The Jerusalem Post reported in mid-January that Israel had launched a campaign to thwart the commission of inquiry that Schabas headed, and that part of that campaign would be to discredit Schabas. The Canadian legal expert said in 2012 that Netanyahu would be his “favorite person” to bring to the International Criminal Court.
In his resignation letter, Schabas began by specifically citing the Post article, noting that two weeks later, Israel had lodged a formal complaint to the president of the UNHRC calling for his removal.
Schabas said in his letter that in October 2012, he had written a seven-page brief for the PLO’s Negotiations Affairs Department, for which he had received $1,300. His brief, he said, focused on the consequences that the UN General Assembly’s 2012 decision to upgrade Palestine’s status to that of a non-member state would have for the Palestinians’ legal standing before the International Criminal Court. It also explored how the territorial jurisdiction of the court might be applied, Schabas added.

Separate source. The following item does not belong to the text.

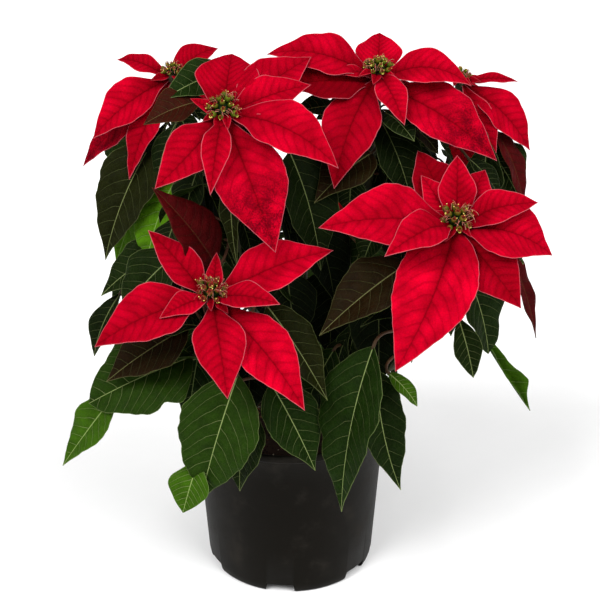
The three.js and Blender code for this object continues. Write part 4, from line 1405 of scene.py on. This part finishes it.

Israel’s complaint was not about the content of the brief, he said, but that he might be beholden to the PLO and tailor his opinions for financial reasons.
His work on the UNHRC probe was voluntary and did not involve monetary compensation, he stated.
“I have done no other consultation and provided no other opinions for the State of Palestine, the PLO, or any other related body,” Schabas said.
His legal brief for the PLO, he went on, was just a tiny part of the voluminous consultancy work he had done for governments, individuals and organizations.
When the UNHRC appointed him in August to head its probe, “I was not requested to provide any detail on any of my past statements and activities concerning Palestine and Israel,” he wrote. “Of course, my views on Israel and Palestine, as well as on many other issues, were well known and very public.”
He added that he did not believe those views prevented him from being impartial and from independently probing the Gaza war.
Israel, however, had complained that his past statements and work made him a biased arbiter and underscored its belief that the panel was the equivalent of a “kangaroo court.”
Khaled Abu Toameh contributed to this report.